[start of Input records]

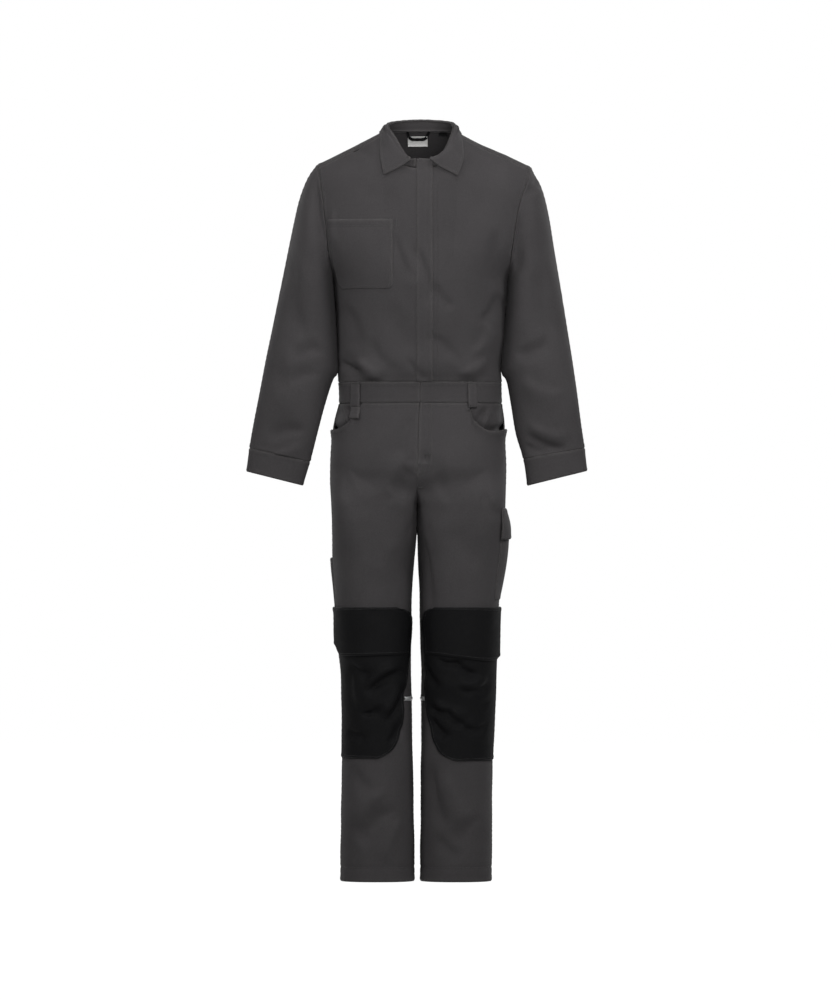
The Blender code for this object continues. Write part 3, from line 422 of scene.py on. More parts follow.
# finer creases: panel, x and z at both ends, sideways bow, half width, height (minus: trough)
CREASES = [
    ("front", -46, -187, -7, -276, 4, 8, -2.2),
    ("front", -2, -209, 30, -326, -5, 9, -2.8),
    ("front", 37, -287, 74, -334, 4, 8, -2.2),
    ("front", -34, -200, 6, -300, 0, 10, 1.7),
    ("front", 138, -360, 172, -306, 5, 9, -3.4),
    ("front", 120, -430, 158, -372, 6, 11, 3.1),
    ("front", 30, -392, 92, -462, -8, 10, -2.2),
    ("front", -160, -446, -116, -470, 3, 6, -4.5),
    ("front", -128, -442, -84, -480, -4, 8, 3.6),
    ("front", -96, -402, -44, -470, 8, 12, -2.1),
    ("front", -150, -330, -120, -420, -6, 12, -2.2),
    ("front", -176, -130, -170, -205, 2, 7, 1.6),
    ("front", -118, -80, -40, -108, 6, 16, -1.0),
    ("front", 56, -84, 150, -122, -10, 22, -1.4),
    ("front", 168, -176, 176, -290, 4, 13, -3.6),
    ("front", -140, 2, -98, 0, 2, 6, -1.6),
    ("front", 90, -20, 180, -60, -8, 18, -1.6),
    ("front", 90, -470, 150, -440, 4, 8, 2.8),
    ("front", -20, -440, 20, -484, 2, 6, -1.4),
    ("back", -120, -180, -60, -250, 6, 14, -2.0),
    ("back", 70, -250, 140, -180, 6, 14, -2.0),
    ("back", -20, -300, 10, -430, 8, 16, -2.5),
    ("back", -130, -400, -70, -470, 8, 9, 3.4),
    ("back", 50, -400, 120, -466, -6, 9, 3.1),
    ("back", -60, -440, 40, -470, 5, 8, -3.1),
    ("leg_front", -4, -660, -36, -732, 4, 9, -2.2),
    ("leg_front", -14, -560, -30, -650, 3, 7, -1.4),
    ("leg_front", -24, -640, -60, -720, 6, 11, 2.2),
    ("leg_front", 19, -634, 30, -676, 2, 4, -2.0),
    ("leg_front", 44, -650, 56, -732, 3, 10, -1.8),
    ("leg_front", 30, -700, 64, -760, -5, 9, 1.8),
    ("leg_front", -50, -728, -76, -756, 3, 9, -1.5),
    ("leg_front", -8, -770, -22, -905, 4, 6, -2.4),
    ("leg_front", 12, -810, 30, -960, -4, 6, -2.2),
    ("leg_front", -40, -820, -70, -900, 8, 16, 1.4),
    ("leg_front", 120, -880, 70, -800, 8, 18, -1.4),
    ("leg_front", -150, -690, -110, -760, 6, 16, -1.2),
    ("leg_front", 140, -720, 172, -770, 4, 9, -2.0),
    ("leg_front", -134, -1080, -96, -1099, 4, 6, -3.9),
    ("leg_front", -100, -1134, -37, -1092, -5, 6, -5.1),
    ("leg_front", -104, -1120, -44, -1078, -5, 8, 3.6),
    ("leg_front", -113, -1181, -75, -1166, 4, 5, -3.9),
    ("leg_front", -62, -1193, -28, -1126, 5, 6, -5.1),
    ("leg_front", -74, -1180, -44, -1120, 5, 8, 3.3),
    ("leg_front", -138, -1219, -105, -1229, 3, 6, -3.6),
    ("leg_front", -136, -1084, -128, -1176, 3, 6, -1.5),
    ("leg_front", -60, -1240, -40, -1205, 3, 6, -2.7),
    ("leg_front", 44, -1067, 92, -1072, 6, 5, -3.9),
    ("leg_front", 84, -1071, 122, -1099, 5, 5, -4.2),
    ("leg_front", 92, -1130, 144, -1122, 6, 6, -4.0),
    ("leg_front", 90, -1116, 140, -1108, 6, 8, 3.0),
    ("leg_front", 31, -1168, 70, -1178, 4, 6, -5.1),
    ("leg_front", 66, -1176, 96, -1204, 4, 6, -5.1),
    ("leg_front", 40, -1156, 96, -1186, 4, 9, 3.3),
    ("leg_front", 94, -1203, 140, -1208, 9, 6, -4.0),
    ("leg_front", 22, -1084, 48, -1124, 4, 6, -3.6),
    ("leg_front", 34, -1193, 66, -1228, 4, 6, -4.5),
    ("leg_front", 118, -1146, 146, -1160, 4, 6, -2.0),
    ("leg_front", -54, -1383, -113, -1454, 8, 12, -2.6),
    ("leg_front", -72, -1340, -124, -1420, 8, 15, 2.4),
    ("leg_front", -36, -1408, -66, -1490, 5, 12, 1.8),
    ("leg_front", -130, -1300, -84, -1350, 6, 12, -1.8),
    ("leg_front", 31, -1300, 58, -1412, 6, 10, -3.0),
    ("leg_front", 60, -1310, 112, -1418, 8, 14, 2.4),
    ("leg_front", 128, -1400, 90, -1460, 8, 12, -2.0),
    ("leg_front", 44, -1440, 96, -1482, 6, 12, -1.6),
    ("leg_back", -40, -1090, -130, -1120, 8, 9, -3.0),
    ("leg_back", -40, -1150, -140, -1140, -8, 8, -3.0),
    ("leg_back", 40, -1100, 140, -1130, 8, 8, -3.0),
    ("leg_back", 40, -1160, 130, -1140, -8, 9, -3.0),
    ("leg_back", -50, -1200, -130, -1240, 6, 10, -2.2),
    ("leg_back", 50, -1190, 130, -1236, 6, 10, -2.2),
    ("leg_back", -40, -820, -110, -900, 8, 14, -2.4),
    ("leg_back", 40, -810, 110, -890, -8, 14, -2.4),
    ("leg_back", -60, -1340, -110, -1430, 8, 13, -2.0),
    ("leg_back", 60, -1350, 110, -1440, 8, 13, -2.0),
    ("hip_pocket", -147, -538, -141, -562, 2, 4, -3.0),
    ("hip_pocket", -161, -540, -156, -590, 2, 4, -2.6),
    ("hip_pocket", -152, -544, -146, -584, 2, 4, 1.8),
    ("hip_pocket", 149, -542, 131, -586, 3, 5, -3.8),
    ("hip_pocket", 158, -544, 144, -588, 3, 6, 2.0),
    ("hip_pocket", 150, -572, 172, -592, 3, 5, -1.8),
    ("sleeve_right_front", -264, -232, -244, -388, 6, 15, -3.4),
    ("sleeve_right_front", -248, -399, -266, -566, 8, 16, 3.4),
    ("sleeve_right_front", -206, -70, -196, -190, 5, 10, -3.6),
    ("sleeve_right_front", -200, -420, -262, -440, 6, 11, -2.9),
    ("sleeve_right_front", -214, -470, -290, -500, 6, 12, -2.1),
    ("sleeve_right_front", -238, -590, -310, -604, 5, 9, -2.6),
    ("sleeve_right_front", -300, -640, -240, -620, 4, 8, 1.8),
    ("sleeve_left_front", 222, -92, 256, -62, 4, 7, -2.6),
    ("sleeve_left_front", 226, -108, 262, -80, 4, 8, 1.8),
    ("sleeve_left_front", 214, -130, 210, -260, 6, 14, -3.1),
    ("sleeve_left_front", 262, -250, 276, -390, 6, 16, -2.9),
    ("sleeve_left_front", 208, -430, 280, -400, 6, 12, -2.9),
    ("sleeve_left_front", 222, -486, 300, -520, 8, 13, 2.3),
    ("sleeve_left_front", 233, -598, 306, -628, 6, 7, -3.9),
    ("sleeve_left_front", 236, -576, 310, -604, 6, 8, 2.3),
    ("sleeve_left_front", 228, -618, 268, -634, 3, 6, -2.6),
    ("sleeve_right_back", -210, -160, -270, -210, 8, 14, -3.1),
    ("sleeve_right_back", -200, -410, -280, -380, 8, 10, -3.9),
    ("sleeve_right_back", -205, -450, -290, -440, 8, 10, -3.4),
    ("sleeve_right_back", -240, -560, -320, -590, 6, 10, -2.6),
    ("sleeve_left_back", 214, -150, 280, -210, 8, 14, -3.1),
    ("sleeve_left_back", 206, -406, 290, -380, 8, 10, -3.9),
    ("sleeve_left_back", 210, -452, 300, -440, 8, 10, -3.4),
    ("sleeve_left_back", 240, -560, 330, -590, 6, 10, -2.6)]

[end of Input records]
[start of Input records]

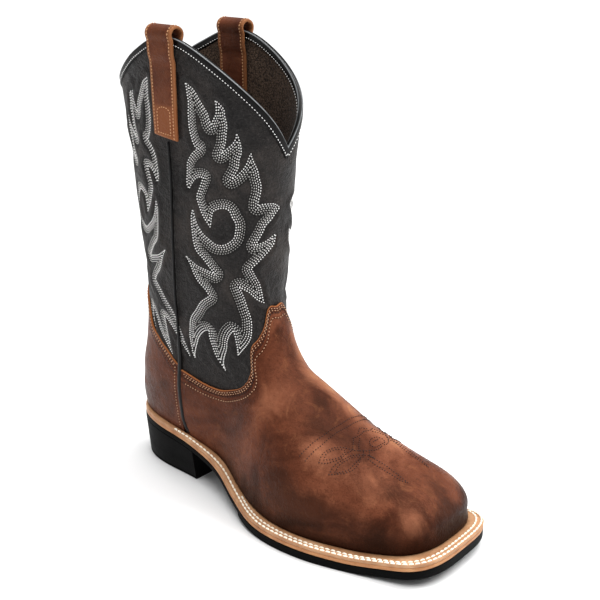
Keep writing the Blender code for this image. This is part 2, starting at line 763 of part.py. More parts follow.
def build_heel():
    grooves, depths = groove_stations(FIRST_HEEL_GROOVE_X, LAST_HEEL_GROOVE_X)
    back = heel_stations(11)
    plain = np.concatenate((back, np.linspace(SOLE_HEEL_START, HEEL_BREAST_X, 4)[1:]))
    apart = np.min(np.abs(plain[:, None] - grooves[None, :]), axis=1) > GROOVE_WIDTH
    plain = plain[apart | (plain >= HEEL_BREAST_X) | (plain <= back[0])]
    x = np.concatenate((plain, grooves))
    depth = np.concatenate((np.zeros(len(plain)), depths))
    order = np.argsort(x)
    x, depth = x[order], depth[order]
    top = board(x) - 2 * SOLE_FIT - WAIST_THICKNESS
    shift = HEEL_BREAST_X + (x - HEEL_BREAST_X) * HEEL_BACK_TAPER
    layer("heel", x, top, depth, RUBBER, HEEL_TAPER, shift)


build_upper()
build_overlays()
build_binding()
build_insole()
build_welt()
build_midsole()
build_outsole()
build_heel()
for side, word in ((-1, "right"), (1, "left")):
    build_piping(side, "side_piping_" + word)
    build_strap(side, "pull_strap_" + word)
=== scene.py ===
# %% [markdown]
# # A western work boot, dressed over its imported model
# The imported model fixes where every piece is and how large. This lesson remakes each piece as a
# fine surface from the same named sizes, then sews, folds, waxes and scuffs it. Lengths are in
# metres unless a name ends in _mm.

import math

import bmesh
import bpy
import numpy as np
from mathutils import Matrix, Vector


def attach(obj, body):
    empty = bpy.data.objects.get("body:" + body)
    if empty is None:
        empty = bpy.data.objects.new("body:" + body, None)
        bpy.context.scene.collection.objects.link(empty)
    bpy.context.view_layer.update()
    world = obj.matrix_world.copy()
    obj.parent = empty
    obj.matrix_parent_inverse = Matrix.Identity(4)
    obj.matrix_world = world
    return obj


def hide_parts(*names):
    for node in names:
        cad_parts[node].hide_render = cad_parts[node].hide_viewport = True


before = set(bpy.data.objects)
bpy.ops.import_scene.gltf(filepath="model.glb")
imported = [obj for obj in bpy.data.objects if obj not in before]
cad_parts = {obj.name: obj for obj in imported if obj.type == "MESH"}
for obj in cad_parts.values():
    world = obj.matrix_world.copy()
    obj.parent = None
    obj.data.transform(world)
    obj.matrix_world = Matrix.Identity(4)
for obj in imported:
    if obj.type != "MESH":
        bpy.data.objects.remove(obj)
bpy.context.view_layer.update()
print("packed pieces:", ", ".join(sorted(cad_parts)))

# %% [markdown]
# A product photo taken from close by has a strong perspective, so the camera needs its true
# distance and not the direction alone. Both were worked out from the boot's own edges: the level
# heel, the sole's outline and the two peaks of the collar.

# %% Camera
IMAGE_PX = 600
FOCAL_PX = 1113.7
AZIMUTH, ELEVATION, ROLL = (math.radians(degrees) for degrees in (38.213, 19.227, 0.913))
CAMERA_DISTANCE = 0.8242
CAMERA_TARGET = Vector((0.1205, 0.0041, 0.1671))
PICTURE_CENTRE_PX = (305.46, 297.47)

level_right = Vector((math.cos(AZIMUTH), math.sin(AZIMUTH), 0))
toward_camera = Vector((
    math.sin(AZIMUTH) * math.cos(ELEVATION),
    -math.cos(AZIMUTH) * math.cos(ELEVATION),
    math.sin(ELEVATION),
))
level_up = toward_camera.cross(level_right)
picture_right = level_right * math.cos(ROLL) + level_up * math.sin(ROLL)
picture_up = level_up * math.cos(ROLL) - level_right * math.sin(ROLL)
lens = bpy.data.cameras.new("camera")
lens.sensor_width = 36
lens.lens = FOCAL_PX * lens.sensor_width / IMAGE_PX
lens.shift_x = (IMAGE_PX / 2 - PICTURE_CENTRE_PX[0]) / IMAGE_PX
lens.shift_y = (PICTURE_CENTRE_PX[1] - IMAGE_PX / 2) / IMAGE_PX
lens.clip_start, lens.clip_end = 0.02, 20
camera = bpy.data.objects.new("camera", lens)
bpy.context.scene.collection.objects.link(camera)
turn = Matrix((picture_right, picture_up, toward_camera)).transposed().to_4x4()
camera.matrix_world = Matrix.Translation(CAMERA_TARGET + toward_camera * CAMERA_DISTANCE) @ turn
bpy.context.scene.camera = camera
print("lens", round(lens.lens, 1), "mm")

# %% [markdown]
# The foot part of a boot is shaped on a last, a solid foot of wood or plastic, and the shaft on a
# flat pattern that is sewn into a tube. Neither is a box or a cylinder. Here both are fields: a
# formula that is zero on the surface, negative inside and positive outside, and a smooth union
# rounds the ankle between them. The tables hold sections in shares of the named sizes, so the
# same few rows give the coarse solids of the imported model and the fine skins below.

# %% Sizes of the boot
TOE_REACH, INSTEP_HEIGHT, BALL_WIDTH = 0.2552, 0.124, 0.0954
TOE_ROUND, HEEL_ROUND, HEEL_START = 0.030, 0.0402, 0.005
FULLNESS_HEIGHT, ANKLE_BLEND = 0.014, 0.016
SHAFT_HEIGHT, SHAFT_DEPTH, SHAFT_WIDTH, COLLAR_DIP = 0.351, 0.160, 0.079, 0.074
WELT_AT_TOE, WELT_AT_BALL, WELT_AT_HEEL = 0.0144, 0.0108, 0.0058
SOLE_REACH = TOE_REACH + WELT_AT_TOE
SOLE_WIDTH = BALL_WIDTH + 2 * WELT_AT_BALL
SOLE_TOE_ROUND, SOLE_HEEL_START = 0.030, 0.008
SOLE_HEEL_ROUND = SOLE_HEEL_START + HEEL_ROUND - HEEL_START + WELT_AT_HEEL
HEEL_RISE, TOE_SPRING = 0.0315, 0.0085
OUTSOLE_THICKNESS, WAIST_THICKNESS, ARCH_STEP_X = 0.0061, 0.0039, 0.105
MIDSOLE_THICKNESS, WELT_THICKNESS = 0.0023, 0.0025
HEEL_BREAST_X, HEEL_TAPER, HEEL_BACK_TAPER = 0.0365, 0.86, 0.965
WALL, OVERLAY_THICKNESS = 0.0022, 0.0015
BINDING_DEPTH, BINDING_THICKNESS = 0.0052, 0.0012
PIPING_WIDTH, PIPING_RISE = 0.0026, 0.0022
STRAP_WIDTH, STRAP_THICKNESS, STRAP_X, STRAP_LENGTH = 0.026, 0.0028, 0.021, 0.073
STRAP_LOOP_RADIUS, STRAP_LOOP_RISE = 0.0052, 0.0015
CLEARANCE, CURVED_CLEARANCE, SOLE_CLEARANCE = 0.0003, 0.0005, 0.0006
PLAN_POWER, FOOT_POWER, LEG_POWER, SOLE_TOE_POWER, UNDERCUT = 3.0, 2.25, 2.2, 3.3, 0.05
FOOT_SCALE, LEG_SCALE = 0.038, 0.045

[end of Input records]

Short problem: In the listing above, locate the line containing "obj.parent = None" and the line containing "# heel, the", then transcribe both and every line between them verbatim.

Exercise answer:
    obj.parent = None
    obj.data.transform(world)
    obj.matrix_world = Matrix.Identity(4)
for obj in imported:
    if obj.type != "MESH":
        bpy.data.objects.remove(obj)
bpy.context.view_layer.update()
print("packed pieces:", ", ".join(sorted(cad_parts)))

# %% [markdown]
# A product photo taken from close by has a strong perspective, so the camera needs its true
# distance and not the direction alone. Both were worked out from the boot's own edges: the level
# heel, the sole's outline and the two peaks of the collar.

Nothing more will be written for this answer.